I look at social media sites from the perspective of what they do and where they fit in my “funnel”. Before we talk social, I should explain that I have 3 business goals I want to achieve with the stuff I do online.

1. Grow my database. Jeff Pulver says it best: we live or die on our database. For me, this means bringing people onto my mailing list and into networks that let me keep my data, such as LinkedIn. This database is a tangible asset – it’s helped people get jobs, supported the next two goals, and done some amazing stuff all on its own.

2. Book paid speaking opportunities. Pretty straightforward.

3. Sell stuff. Whether it’s copies of the Marketing White Belt book, the handful of affiliate programs I participate in, or generating leads for my employer, WhatCounts email marketing, I want to create additional revenue using the digital platform I have.

Ultimately, if the things I’m doing don’t support at least one of those three goals, then it’s probably not worth doing – or it gets bumped to the back burner constantly in favor of things that matter.

If you are using social media for business purposes, do you have a set of business goals that guide your social media work? If not, then please save this blog post to Instapaper or Evernote, close your browser, and don’t post a single thing on Twitter/G+/FB until you have those goals written out. Your goals and my goals will be different! For example, if you’re unemployed, one of your goals is likely “find work”.

Obviously, if you’re using social media for personal and non-commercial purposes, your goals should be different but equally meaningful, otherwise you’re likely to get caught in a giant time suck.

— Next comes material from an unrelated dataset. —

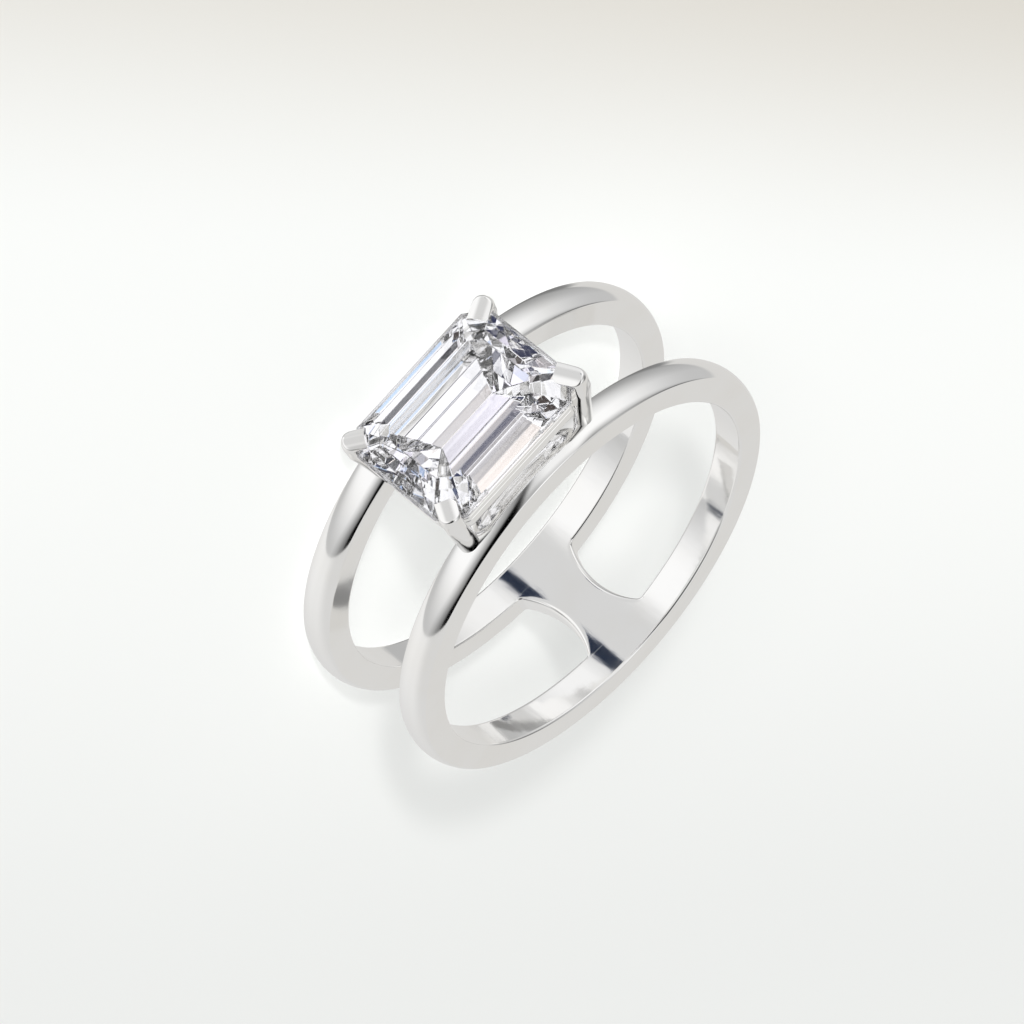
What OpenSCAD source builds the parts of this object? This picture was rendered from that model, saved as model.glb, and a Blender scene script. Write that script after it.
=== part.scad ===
// A two-band ring with an emerald cut stone held by four claws.
// The ring lies on its side: Z runs along the finger hole, the stone faces -Y.
// Sizes are in millimetres.

/* [Finger hole] */
// Diameter of the finger hole
hole_d = 17.3; // [16.5:0.1:18.1]

/* [Bands] */
// Width of each band, measured along the finger
band_w = 1.5; // [1.35:0.05:1.8]
// Clear gap between the two bands
band_gap = 4.1; // [4.05:0.05:4.4]
// Thickness of a band at its flat sides
band_t = 1.21; // [1.1:0.01:1.4]
// How far the rounded outside stands above the flat sides' edge
band_dome = 0.22; // [0.12:0.01:0.3]

/* [Bridge] */
// Half width of the bridge at its narrowest
bridge_half = 1.08; // [0.8:0.02:1.6]
// Radius of the bridge's hollow sides
bridge_hollow_r = 4; // [3:0.1:8]

/* [Stone] */
// Length of the stone, across the finger
stone_len = 8.06; // [7.6:0.02:8.2]
// Width of the stone, along the finger
stone_wid = 6.24; // [6:0.02:6.4]
// Distance from the finger hole's axis to the stone's girdle
girdle_h = 12.28; // [12.1:0.01:12.6]
// Height of the crown above the girdle
crown_h = 0.69; // [0.5:0.01:0.8]
// Depth of the pavilion below the girdle
pavilion_h = 3.05; // [2.8:0.01:3.1]

/* [Claws and gallery] */
// Radius of a claw where it stands on its band
claw_foot_r = 0.42; // [0.38:0.01:0.46]
// Radius of a claw at its bend beside the stone
claw_bend_r = 0.4; // [0.36:0.01:0.46]
// Radius of a claw's tip on the stone's corner
claw_tip_r = 0.32; // [0.28:0.01:0.36]
// Height of the gallery rail under the stone
rail_h = 1.15; // [0.9:0.05:1.3]
// Thickness of the gallery rail
rail_t = 0.46; // [0.4:0.01:0.6]

/* [Hidden] */
$fn = 96;

hole_r = hole_d / 2;
ring_w = 2 * band_w + band_gap;
mid_z = ring_w / 2;
side_r = hole_r + band_t;
crest_r = side_r + band_dome;
half_w = band_w / 2;
// Radius of the arc that rounds a band's outside
dome_r = (half_w * half_w + band_dome * band_dome) / (2 * band_dome);
dome_mid_r = crest_r - dome_r;
// Pieces of one casting are sunk this far into each other
sink = 0.05;
// Half width of the bridge at its ends, and the thickness of the block that it is cut from
bridge_end_half = bridge_half + half_w;
bridge_block = 4 * band_t;
// How far the bridge's inside stands back from the bands' inside walls
bridge_relief = 0.03;

// The stone: its girdle, table and keel
girdle_t = 0.12;
half_len = stone_len / 2;
half_wid = stone_wid / 2;
corner = 0.9;
table_len_share = 0.69;
table_wid_share = 0.58;
table_len = table_len_share * half_len;
table_wid = table_wid_share * half_wid;
table_corner = 0.5;
keel_share = 0.375;
keel_half = keel_share * half_len;
// How much of a corner's cut is gone where the pavilion reaches the keel
keel_corner_loss = 0.9;
// Slack left all round the stone
slack = 0.03;

// Crown layers as shares of the way from girdle to table: run and rise
crown_run = [0.38, 0.7, 1];
crown_rise = [0.46, 0.8, 1];
// Pavilion layers as shares of the way from girdle to keel: run and drop
pavilion_run = [0.269, 0.722];
pavilion_drop = [0.327, 0.763];

// Heights from the finger hole's axis at which a claw starts and bends
claw_foot_h = 8.95;
claw_bend_h = girdle_h + 0.2;
// How far a claw's foot stands from the middle between the bands
claw_foot_z = band_gap / 2 + 0.57;
// How far a claw's tip rises
claw_lift = 0.05;
// How much a claw's round ends stand out from its rods
claw_step = 0.015;
// Each claw, bent by hand: its side along X, its side along Z, how far out along X its foot stands,
// how far its bend stays inside the stone's length and width, the turn of its tip in degrees and its length
claws = [
    [1, 1, 3.45, 0.42, 0.36, 60, 0.49],
    [-1, 1, 3.3, 0.03, 0.36, 66, 0.72],
    [1, -1, 3.3, 0.23, 0.35, 39, 0.42],
    [-1, -1, 3.3, 0.04, 0.56, 26, 0.54]
];
// Height of the flat that is filed on a claw's tip
claw_flat = girdle_h + 0.49;

rail_top = girdle_h - 0.16;
rail_inset = 0.1;
rail_corner = 0.85;

// One layer of the stone as eight points, at height y from the finger hole's axis
function layer(a, b, c, y) = [
    [a, -y, b - c],
    [a - c, -y, b],
    [c - a, -y, b],
    [-a, -y, b - c],
    [-a, -y, c - b],
    [c - a, -y, -b],
    [a - c, -y, -b],
    [a, -y, c - b]
];

// A value part of the way from p to q
function part_way(p, q, share) = p + (q - p) * share;

// Faces that join layer k to the next one
function belt(k) = [
    for (i = [0 : 7])
        [8 * k + i, 8 * k + (i + 1) % 8, 8 * k + 8 + (i + 1) % 8, 8 * k + 8 + i]
];

// The stone's points, grown all round by g, from the table down to the keel
function stone_points(g) = concat(
    [
        for (k = [2, 1, 0])
            for (p = layer(
                part_way(half_len, table_len, crown_run[k]) + g,
                part_way(half_wid, table_wid, crown_run[k]) + g,
                part_way(corner, table_corner, crown_run[k]),
                girdle_h + girdle_t / 2 + crown_h * crown_rise[k] + g))
                p
    ],
    layer(half_len + g, half_wid + g, corner, girdle_h + girdle_t / 2 + g),
    layer(half_len + g, half_wid + g, corner, girdle_h - girdle_t / 2 - g),
    [
        for (k = [0, 1])
            for (p = layer(
                part_way(half_len, keel_half, pavilion_run[k]) + g,
                part_way(half_wid, 0, pavilion_run[k]) + g,
                corner * (1 - keel_corner_loss * pavilion_run[k]),
                girdle_h - girdle_t / 2 - pavilion_h * pavilion_drop[k] - g))
                p
    ],
    [
        [keel_half, -(girdle_h - girdle_t / 2 - pavilion_h - g), 0],
        [-keel_half, -(girdle_h - girdle_t / 2 - pavilion_h - g), 0]
    ]
);

// Index of the last full layer, and of the keel's two ends
last = 6;
keel_a = 8 * last + 8;
keel_b = keel_a + 1;

stone_faces = concat(
    [[7, 6, 5, 4, 3, 2, 1, 0]],
    [for (k = [0 : last - 1]) for (f = belt(k)) f],
    [
        [8 * last, 8 * last + 1, keel_a],
        [8 * last + 1, 8 * last + 2, keel_b, keel_a],
        [8 * last + 2, 8 * last + 3, keel_b],
        [8 * last + 3, 8 * last + 4, keel_b],
        [8 * last + 4, 8 * last + 5, keel_b],
        [8 * last + 5, 8 * last + 6, keel_a, keel_b],
        [8 * last + 6, 8 * last + 7, keel_a],
        [8 * last + 7, 8 * last, keel_a]
    ]
);

module stone_solid(g) {
    polyhedron(points = stone_points(g), faces = stone_faces);
}

// Flat sides, a straight inside wall and a rounded outside
module band_profile() {
    intersection() {
        translate([hole_r, -half_w])
            square([crest_r - hole_r + sink, band_w]);
        translate([dome_mid_r, 0])
            circle(r = dome_r, $fn = 180);
    }
}

module band() {
    color("silver")
        rotate_extrude($fn = 180)
            band_profile();
}

// The plate that joins the two bands opposite the stone
module bridge() {
    color("silver")
        intersection() {
            difference() {
                cylinder(r = side_r, h = band_gap + 2 * sink, center = true, $fn = 180);
                cylinder(r = hole_r + bridge_relief, h = ring_w, center = true, $fn = 180);
            }
            difference() {
                translate([0, side_r, 0])
                    cube([2 * bridge_end_half, bridge_block, ring_w], center = true);
                for (side = [-1, 1])
                    translate([side * (bridge_half + bridge_hollow_r), side_r, 0])
                        rotate([90, 0, 0])
                            cylinder(r = bridge_hollow_r, h = 2 * bridge_block, center = true, $fn = 180);
            }
        }
}

// A round rod from p to q
module rod(p, q, r1, r2) {
    d = q - p;
    len = norm(d);
    translate(p)
        rotate([0, acos(d[2] / len), atan2(d[1], d[0])])
            cylinder(r1 = r1, r2 = r2, h = len);
}

// One claw: its foot in the band, a bend beside the stone and a tip turned in over the stone's corner
module claw(foot_x, inset_x, inset_z, turn, reach) {
    foot = [foot_x, -claw_foot_h, claw_foot_z];
    bend = [half_len - inset_x, -claw_bend_h, half_wid - inset_z];
    tip = bend - [reach * cos(turn), claw_lift, reach * sin(turn)];
    color("silver")
        difference() {
            union() {
                rod(foot, bend, claw_foot_r, claw_bend_r - claw_step);
                translate(bend)
                    sphere(r = claw_bend_r);
                rod(bend, tip, claw_bend_r - claw_step, claw_tip_r - claw_step);
                translate(tip)
                    sphere(r = claw_tip_r);
            }
            translate([bend[0], -claw_flat - claw_bend_r, bend[2]])
                cube([4 * reach, 2 * claw_bend_r, 4 * reach], center = true);
        }
}

module rail_outline(a, b, c) {
    polygon([
        [a, b - c],
        [a - c, b],
        [c - a, b],
        [-a, b - c],
        [-a, c - b],
        [c - a, -b],
        [a - c, -b],
        [a, c - b]
    ]);
}

// The rail that runs round under the stone from claw to claw
module gallery_rail() {
    a = half_len - rail_inset;
    b = half_wid - rail_inset;
    color("silver")
        translate([0, -rail_top, 0])
            rotate([-90, 0, 0])
                linear_extrude(height = rail_h)
                    difference() {
                        rail_outline(a, b, rail_corner);
                        rail_outline(a - rail_t, b - rail_t, rail_corner - rail_t / 2);
                    }
}

// The metal: two bands, a bridge, a gallery rail and four claws, cast as one piece
module ring() {
    difference() {
        union() {
            for (side = [-1, 1])
                translate([0, 0, mid_z + side * (band_gap + band_w) / 2])
                    band();
            translate([0, 0, mid_z])
                bridge();
            translate([0, 0, mid_z])
                gallery_rail();
            for (c = claws)
                translate([0, 0, mid_z])
                    mirror([(1 - c[0]) / 2, 0, 0])
                        mirror([0, 0, (1 - c[1]) / 2])
                            claw(c[2], c[3], c[4], c[5], c[6]);
        }
        translate([0, 0, mid_z])
            stone_solid(slack);
    }
}

// The stone: a flat table, a stepped crown, a thin girdle and a stepped pavilion down to a keel
module stone() {
    color("aliceblue")
        translate([0, 0, mid_z])
            stone_solid(0);
}

ring();
stone();
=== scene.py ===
"""A polished silver ring with two bands and a step cut stone, lying on its side on a pale floor."""

import logging
import math
from dataclasses import dataclass
from enum import Enum
from typing import Any, Sequence

import bmesh
import bpy
import numpy as np
from mathutils import Matrix, Vector


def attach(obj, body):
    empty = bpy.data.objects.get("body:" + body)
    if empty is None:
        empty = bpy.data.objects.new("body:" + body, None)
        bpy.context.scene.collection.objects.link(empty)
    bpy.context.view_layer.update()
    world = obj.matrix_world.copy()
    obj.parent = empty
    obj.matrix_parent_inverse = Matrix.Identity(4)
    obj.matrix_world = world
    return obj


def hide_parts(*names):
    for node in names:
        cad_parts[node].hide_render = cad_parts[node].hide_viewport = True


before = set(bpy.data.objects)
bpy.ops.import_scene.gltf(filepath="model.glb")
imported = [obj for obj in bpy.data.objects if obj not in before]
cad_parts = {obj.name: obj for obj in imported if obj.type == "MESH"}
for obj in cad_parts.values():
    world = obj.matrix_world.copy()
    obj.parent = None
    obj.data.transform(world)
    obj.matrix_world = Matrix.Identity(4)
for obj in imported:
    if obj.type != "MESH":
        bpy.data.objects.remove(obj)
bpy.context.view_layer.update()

LOG = logging.getLogger("ring")
MM = 0.001
# Points closer than this are one, in millimetres
MERGE = 0.0002
# Slack round the stone in its seat, in millimetres
SLACK = 0.03
# Length of the straight bit that is kept beside a rounded edge, in millimetres
HOLD = 0.03
# Faces that meet at more than this keep their edge
SHARP = math.radians(35)
# Half the floor's width and its height, in millimetres
FLOOR_HALF = 900.0
FLOOR_Z = -0.01
# Brightness as a share of white becomes light by this power
GAMMA = 2.2
WHITE = (1.0, 1.0, 1.0)

Point = tuple[float, float, float]
Colour = tuple[float, float, float]
Span = tuple[float, float]


class Slot(Enum):
    """The record's material slots."""

    METAL = "polished_silver"
    GEM = "clear_stone"


# Node trees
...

So, with these goals in mind, how do the networks shape up now for me?

what's working socially
The nifty icons are from the socialize icon set.

Twitter: great for discovery of new people, which in turn feeds goal #1. Twitter is now about discovery and crossing networks/niches/fishbowls for me. It’s become the standard currency of influence for the moment until G+ releases its API. Twitter is how I find the new folks to bring into the network. Assuming I prove my value to them, they flow into goal 1 pretty seamlessly.

Stumbleupon: the dark horse of social networks. I use it, and more important, other people use it a lot, for discovering new websites. That in turn drives traffic to the website, which supports goal #3 heavily.

Google+: G+ has been a lot about engagement of an existing base. That said, because it’s an asymmetric network, there’s discovery happening there, so that does feed goal #1. Whether it will support goals 2 and 3 is yet to be determined, though I am starting to see it as a major traffic source.

LinkedIn: LinkedIn is the money network for me. It’s consistently been a powerful force behind a lot of what I do, and it’s an easy place to create social currency. Every time I forward a job request on or connect two people who should be connected, I pile up social currency, which in turn feeds all 3 goals. I’ve booked paid engagements right off LinkedIn, and its database is downloadable to feed the other databases.

Facebook: Facebook’s not doing much for me right now. It’s too siloed, too walled off to be of much benefit for SEO, doesn’t push a ton of traffic, and what it does push tends to be of low quality that doesn’t feed any of my goals especially well. I use Facebook personally to keep up with friends and acquaintances, but for supporting my business goals, it’s been a bust. Maybe my audience isn’t there or isn’t interested in behaving like my crowd while there. Whatever the case is, it’s not working for me.

A few folks responded in the Google+ thread about which networks were working for them; experiences differ I suspect largely because our respective audiences and goals differ as well.

Take some time to think about what’s working socially for you in relation to goals that matter to you. If your social media participation isn’t supporting them, either you need new goals or you need to pivot and change up what you’re doing in social and where.